# the foaling gang



## lucky lodge (Oct 27, 2011)

as we have all got pretty close on cyber space

i reckon we need to now what we all look like so we can put a face to

us all what do yous reckon

this is me and my 2 daughter the most recent photo of got






yes iam the old fart in the middle



:rofl



:rofl


----------



## Wings (Oct 27, 2011)

I'm the one with the sunnies on


----------



## Eagle (Oct 27, 2011)

Great Idea Jenny









Did someone order champagne??


----------



## lucky lodge (Oct 27, 2011)

Wings said:


> I'm the one with the sunnies on
> 
> 
> 
> ...






come on wings dont be shy LOL LOL


----------



## Wings (Oct 27, 2011)

I'm the one in the hat:




(I do own the pic I can just never find my copy...)


----------



## Mickey & Mouse (Oct 27, 2011)

I will join in. Here is a photo taken last Sunday with my girl, Freedom.


----------



## Eagle (Oct 27, 2011)

Wings come on, you can't be that ugly. ROFL


----------



## lucky lodge (Oct 27, 2011)

Eagle said:


> Wings come on, you can't be that ugly. ROFL






:rofl



:rofl



:rofl



:rofl



:rofl


----------



## MeganH (Oct 27, 2011)

LMBO... ya'll are too funny

Like this idea! Finally can see you ladies!

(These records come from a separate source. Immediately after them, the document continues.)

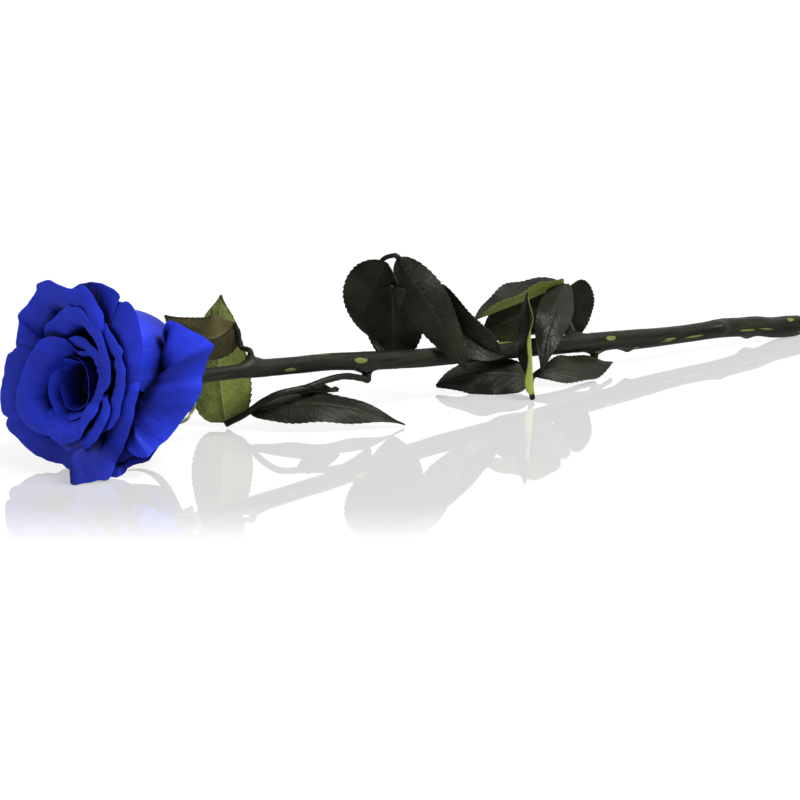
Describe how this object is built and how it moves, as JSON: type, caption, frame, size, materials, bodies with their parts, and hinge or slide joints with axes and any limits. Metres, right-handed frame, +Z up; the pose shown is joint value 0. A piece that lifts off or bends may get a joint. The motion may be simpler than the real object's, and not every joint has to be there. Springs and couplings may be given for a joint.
{
  "type": "preserved rose",
  "caption": "Long-stemmed preserved rose lying on its side, with a large blue layered bloom and dark serrated leaves on a cut woody stem.",
  "frame": {"origin": "on the surface that the rose lies on, below the centre of its bounding box", "axes": "+X along the stem from the bloom towards the cut end, +Y to the far side of the picture, +Z up"},
  "size_m": [0.379, 0.0715, 0.0675],
  "materials": {
    "petal_blue": "matte, velvety dyed petals",
    "calyx_green": "matte",
    "stem_bark": "satin dark bark",
    "leaf_green": "satin upper side, paler matte underside"
  },
  "bodies": {
    "root": {"bloom": "petal_blue", "calyx": "calyx_green", "stem": "stem_bark", "leaf_1": "leaf_green", "leaf_2": "leaf_green", "leaf_3": "leaf_green", "leaf_4": "leaf_green", "leaf_5": "leaf_green"}
  },
  "joints": []
}
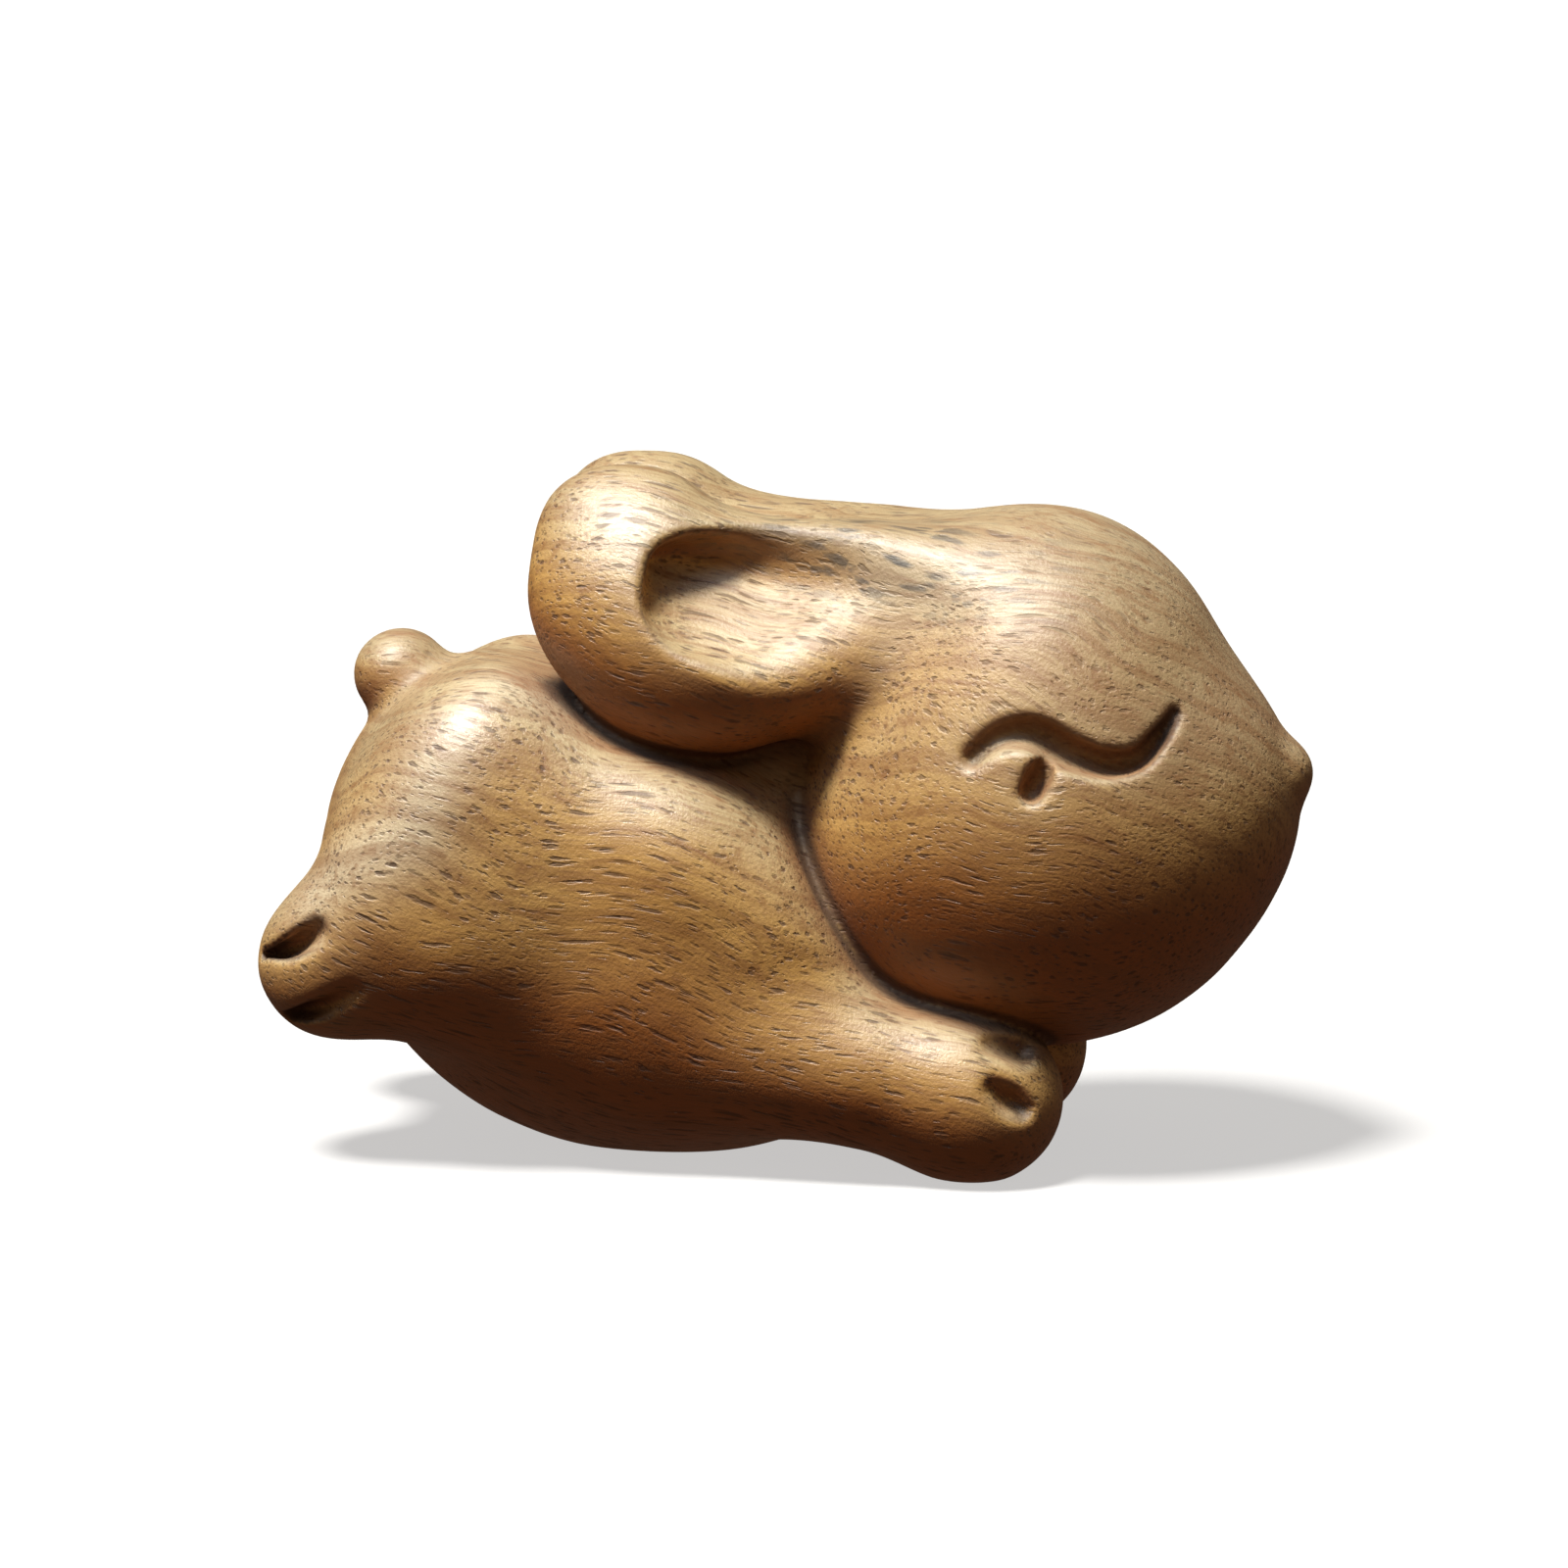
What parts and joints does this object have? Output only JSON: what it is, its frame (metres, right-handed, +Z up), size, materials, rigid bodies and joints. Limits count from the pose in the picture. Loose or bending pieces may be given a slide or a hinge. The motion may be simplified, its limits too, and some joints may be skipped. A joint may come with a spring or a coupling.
{
  "type": "carved hare figure",
  "caption": "Small carved wooden hare asleep with its chin over its forepaws, ears laid back and eyes closed, cut from one block of oiled hardwood and resting on its belly and paws.",
  "frame": {"origin": "on the ground, under the middle of the figure's bounding box", "axes": "+X runs from the rump to the nose, +Y to the figure's left side, +Z up; the side towards -Y is the one that faces the viewer"},
  "size_m": [0.0559, 0.0254, 0.0374],
  "materials": {
    "carved_wood": "satin, oiled"
  },
  "bodies": {
    "root": {"hare": "carved_wood"}
  },
  "joints": []
}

^Me and my son on his fav horse Diablo


----------



## MeganH (Oct 27, 2011)

Renee- where ever you are in that photo I want to go!

Great pictures!!


----------



## Eagle (Oct 27, 2011)

Megan we were in Monte Carlo for a weekend break. There was a big international Show Jumping competition right in front of the big yachts , it was fantastic


----------



## Eagle (Oct 27, 2011)

Diane, you get better as you get older











I found a pic of Diane


----------



## Eagle (Oct 27, 2011)

or was this one you?????


----------



## Eagle (Oct 27, 2011)

Diane, Anna and me


----------



## cassie (Oct 27, 2011)

HAHA you girls!!!



:rofl



:rofl



:rofl

a great way to wake up when I'm looking at all your funny posts hehe

well you have already seen pics of me, lol and video footage, so I thought I would post a pic of my family





this was taken a year ago though, so all my brothers are towering over me and mum, and Jonny the youngest only has a little to go to beat Dad too...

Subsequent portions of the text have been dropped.